I'm at a total loss. I love him so much. He is my best friend. But I just can't seem to want to be intimate with him! We have no children and we are mid-late 20's.
I definitely still have a sex drive. I just don't fancy it with him! I'm so confused by it! I would never ever cheat.
I think it would be easier if I felt like I had no drive at all, but it's the fact I do that is confusing me! But why don't I want him?
I find myself not cuddling him as much as well. Which is very sad. And I know he is very upset by all of this. We communicate a lot.
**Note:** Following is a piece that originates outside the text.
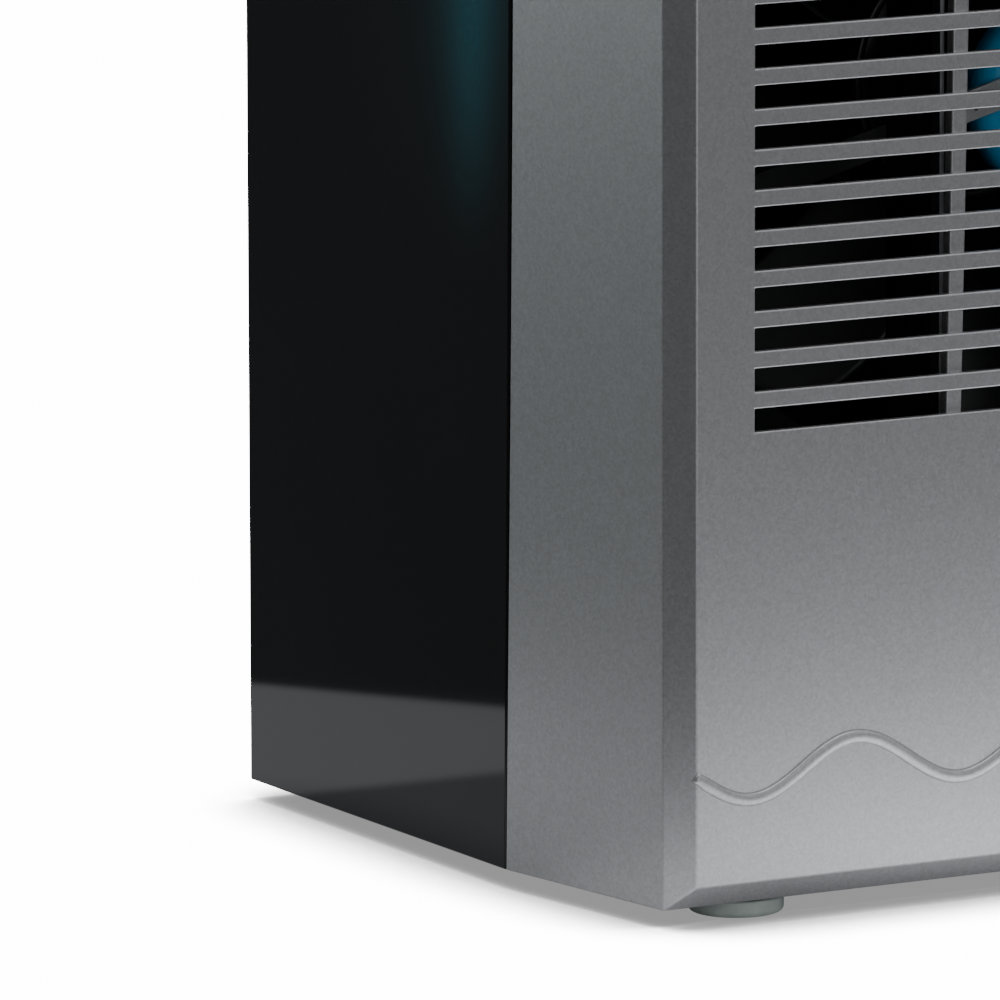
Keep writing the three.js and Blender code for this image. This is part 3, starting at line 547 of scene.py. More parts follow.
def tray_surface(builder, wall, face_wall, top, levels):
    """The chamfered skin with its slots left open; returns rims for the closing faces."""
    row, rise, face = shell_rows(wall, face_wall)
    low, high = BOTTOM + rise, top - rise
    heights = [low, *levels, high]

    def at(k, height):
        x, y = row(height)[k]
        return x, y, height

    def outer(k, i):
        """Column k at level i, with the side columns run to the ends."""
        height = heights[i]
        if k in (0, 1, 6, 7):
            height = {0: BOTTOM, len(heights) - 1: top}.get(i, height)
        return at(k, height)

    last = len(heights) - 1
    for i in range(last):
        for k in range(7):
            if k == 3 and i % 2 == 1:
                continue
            builder.face(outer(k, i), outer(k + 1, i), outer(k + 1, i + 1), outer(k, i + 1))
    edge = face + rise
    for i, height in ((0, BOTTOM), (last, top)):
        q3, q4 = (-GRILLE_HALF, edge, height), (GRILLE_HALF, edge, height)
        builder.face(outer(1, i), outer(2, i), outer(3, i), q3)
        builder.face(q3, outer(3, i), outer(4, i), q4)
        builder.face(q4, outer(4, i), outer(5, i), outer(6, i))
    rim = {
        "bottom": [outer(0, 0), outer(1, 0), (-GRILLE_HALF, edge, BOTTOM), (GRILLE_HALF, edge, BOTTOM)]
        + [outer(6, 0), outer(7, 0)],
        "top": [outer(0, last), outer(1, last), (-GRILLE_HALF, edge, top), (GRILLE_HALF, edge, top)]
        + [outer(6, last), outer(7, last)],
        "seams": [[outer(k, i) for i in range(last + 1)] for k in (0, 7)],
        "columns": [[outer(k, i) for i in range(last + 1)] for k in (3, 4)],
    }
    return rim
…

It started a few years ago and has gotten worse. A few years back he said he was going to stop initiating as he hated being rejected. But honestly, I don't think we had a problem at this stage! I remember being confused by the fact he thought he was "always rejected". It's just gotten worse since then. So he never ever initiates. Hasn't for years now. But we communicate a lot, and he says he wants us to have sex a lot more often than we do. But he still refuses to initiate.. I have communicated that I don't want to always be the one that needs to initiate. I have told him over and over again how much it turns me on when he initiates! But still nothing.
I know one thing one might suggest is that it is he who actually has the low sex drive.. but I honestly don't think this is the case! Considering how often this topic causes problems for us, with him leading the conversations on how he wishes we would do it more often. He cry's, asks if I don't fancy him etc. it's very real emotion. So I believe him.
We are the best of friends. No other relationship issues at all. But.. this one is festering and building up and it's making me anxious about our future now.
We can not afford counseling at the moment.
I will end this now as I don't want to ramble on too much. Thank you for reading this far. I need words of advice / support. I just don't know how to fix this. I don't know if it can be fixed at this stage. I'm still so young, I don't want my sex life to be over already.